For the purpose of illustration, assume that in baseball 90% of a player’s statistical performance is self determined, and 10% is based on teammates.  A general manager can make a pretty clear determination of this player’s value independent of his teammates because he knows that 90% of the player’s statistical qualities are due entirely to himself.  In hockey, the self-determined part of a player’s performance is lower than that of a baseball player, probably a lot lower.  For the sake of illustration, lets say it’s 60%–this means 40% of a player’s performance is team determined (dependent).  In hockey, a general manager’s assessment of a player’s fundamental value is almost certainly not going to be as precise as it is in baseball.  This is because the player’s performance is more influenced by mix of other players on the team.

The fact that hockey analytics is likely to be less useful than baseball analytics is not evidence that hockey analytics doesn’t have value.  However, it suggests that claims based on hockey analytics require a higher standard of proof; when general managers decide on the approach to analysis, they have to be aware of the limitations of hockey analytics, and not get too caught up in the ‘wow’ that analytics offers.  Nor should they believe that hockey analytics works because baseball analytics works.  Given the difficulty (if not impossibility) of isolating the independent  components of hockey player performance, hockey analytics will never supply the level of useful information that is available in baseball analytics.

Pseudo-analysis and data science

The increased availability of data and the tools to use them offer great potential for political decision makers, businesses and curious citizens.  However, data analysis is tricky, often not very intuitive, and requires careful thought to use and interpret.  Statistics do not lie, but people can easily lie with them, or more often, simply get them wrong.  The emergence of data science needs to be rigorously scrutinized if it is going to inform; our world is already filled with false experts, we don’t need any more of them.

Are the emperors of hockey analytics naked?

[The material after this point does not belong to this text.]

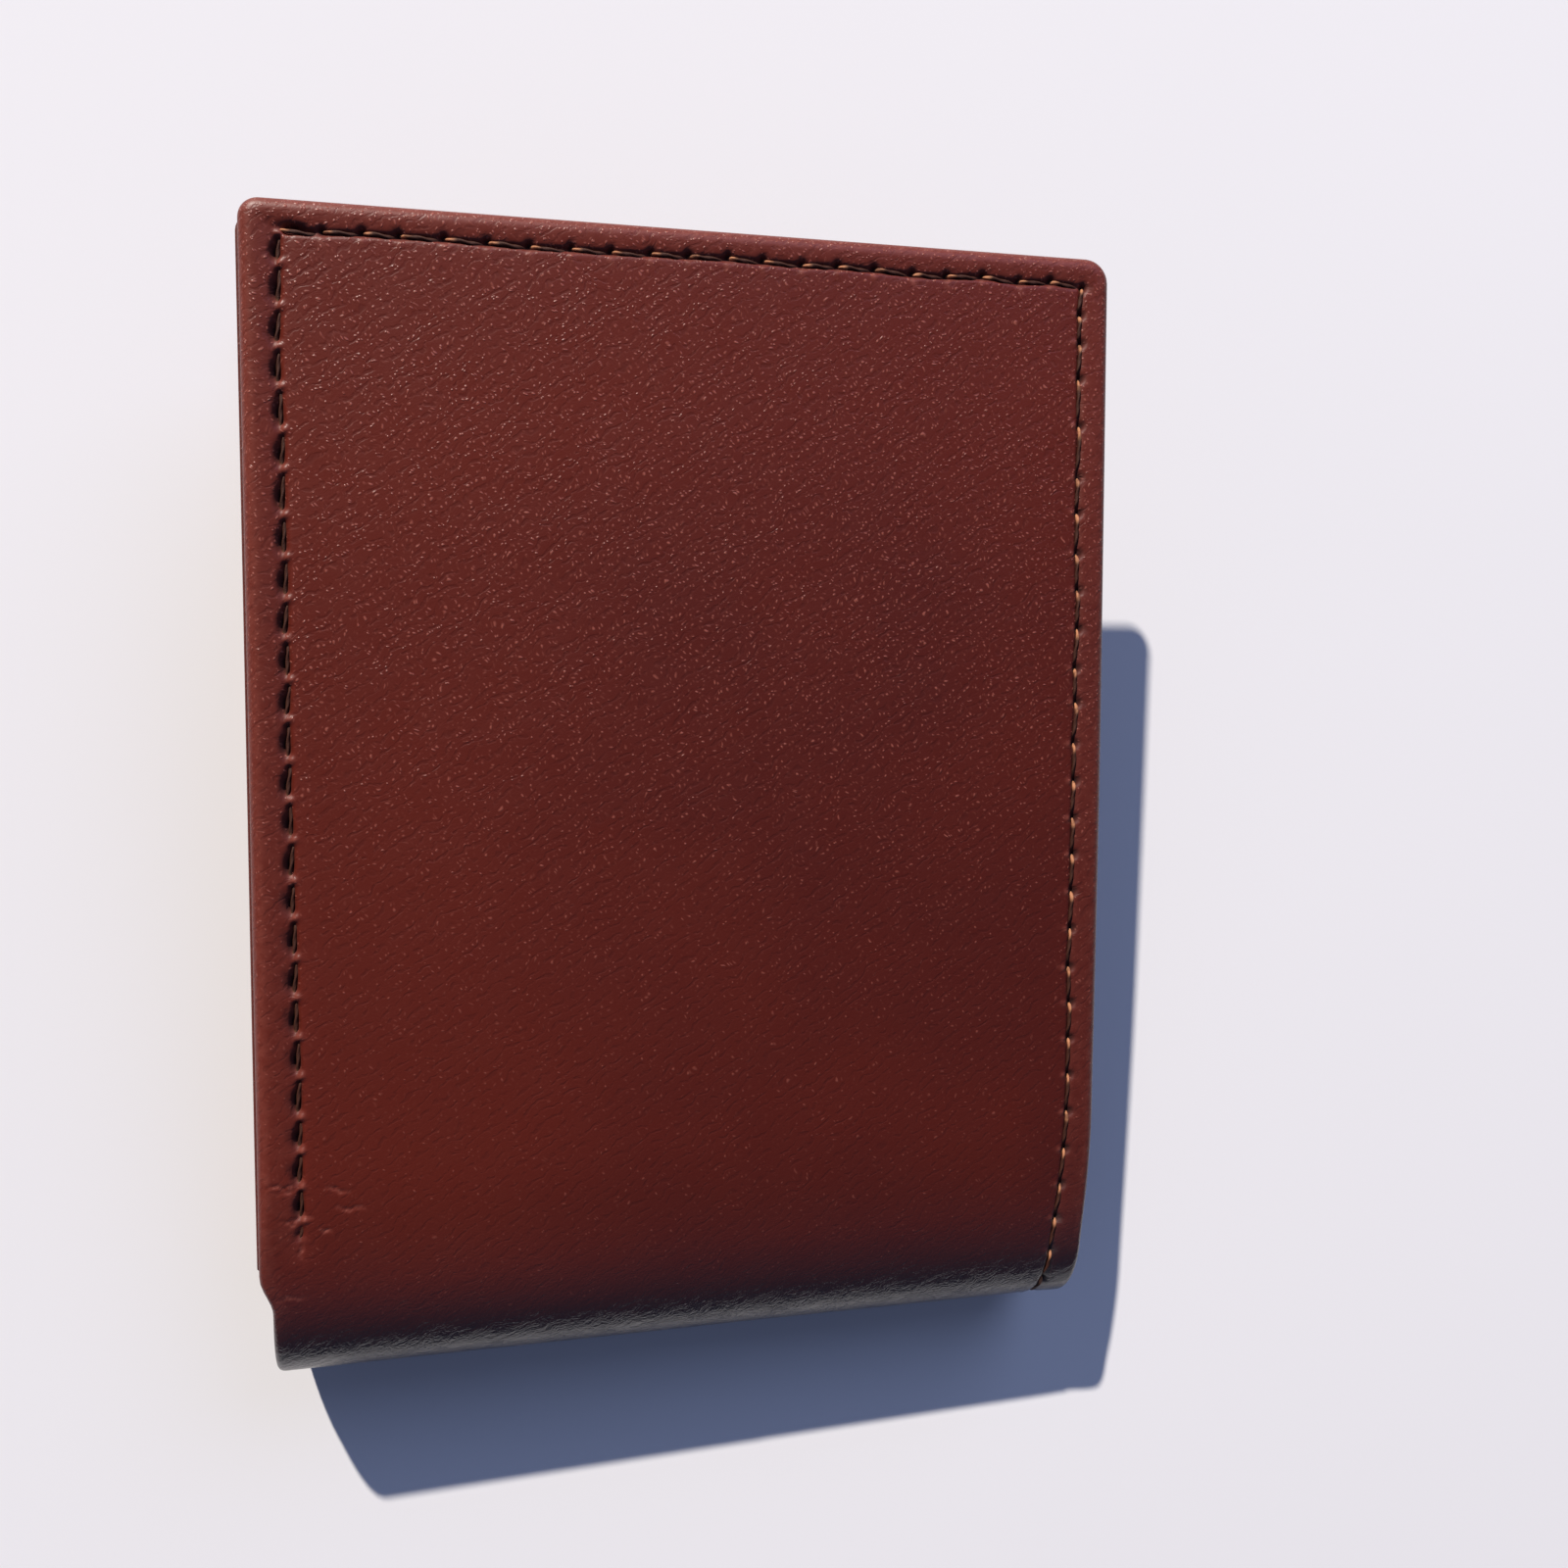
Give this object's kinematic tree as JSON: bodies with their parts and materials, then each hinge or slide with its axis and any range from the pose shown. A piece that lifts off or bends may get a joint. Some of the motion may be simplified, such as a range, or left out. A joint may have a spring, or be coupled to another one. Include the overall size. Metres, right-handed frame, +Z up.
{
  "type": "business card case",
  "caption": "Bifold leather business card case with stitched edges, card slots and a long pocket in each half.",
  "frame": {"origin": "centre of the bounding box in plan, at the height of the surface the case lies on", "axes": "+X along the fold, towards the side the pockets open on; +Y from the fold to the free edges; +Z up, from the back half to the front half"},
  "size_m": [0.088, 0.115, 0.0269],
  "materials": {
    "outer_leather": "fine pebbled grain, semi-gloss oxblood brown",
    "inside_leather": "fine grain, satin oxblood brown",
    "lining_fabric": "dark brown twill",
    "stiffener_board": "plain matt board",
    "seam_thread": "waxed dark brown thread"
  },
  "bodies": {
    "back_half": {"back_cover": "outer_leather", "back_stiffener": "stiffener_board", "back_lining": "lining_fabric", "back_divider": "lining_fabric", "back_slot_1": "inside_leather", "back_slot_2": "inside_leather", "back_card_pocket": "inside_leather", "back_outer_seam": "seam_thread", "back_pocket_seam": "seam_thread", "back_mouth_seam": "seam_thread"},
    "spine": {"spine_cover": "outer_leather", "spine_stiffener": "stiffener_board", "spine_lining": "lining_fabric", "spine_outer_seam": "seam_thread", "spine_mouth_seam": "seam_thread"},
    "front_half": {"front_cover": "outer_leather", "front_stiffener": "stiffener_board", "front_lining": "lining_fabric", "front_divider": "lining_fabric", "front_slot_1": "inside_leather", "front_slot_2": "inside_leather", "front_slot_3": "inside_leather", "front_facing": "inside_leather", "front_outer_seam": "seam_thread", "front_pocket_seam": "seam_thread", "front_mouth_seam": "seam_thread"}
  },
  "joints": [
    {"name": "back_fold", "type": "hinge", "parent": "back_half", "child": "spine", "pos_m": [0, -0.05536, 0.00214], "axis": [1, 0, 0], "range_deg": [-3.6, 86.7]},
    {"name": "front_fold", "type": "hinge", "parent": "spine", "child": "front_half", "pos_m": [0, -0.05592, 0.01183], "axis": [1, 0, 0], "range_deg": [-3.6, 86.7]}
  ],
  "couplings": [
    {"joint": "front_fold", "follows": "back_fold", "ratio": 1}
  ]
}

At this moment, I have no reason to think hockey analysts of any type are actually experts–I have not seen any evidence that a team that employs any particular analytical strategy is likely to do better in the standings, win more playoff games or win more Stanley Cups than a team that does analysis the traditional way.  If data exist that say otherwise, I’d love to see them. Until then, the ‘analytics turn’ of the NHL is a curiosity to me, and I’ll be interested in seeing how it plays out. I also suspect that many owners will be/are asking the same question before too long, if they haven’t started doing that already.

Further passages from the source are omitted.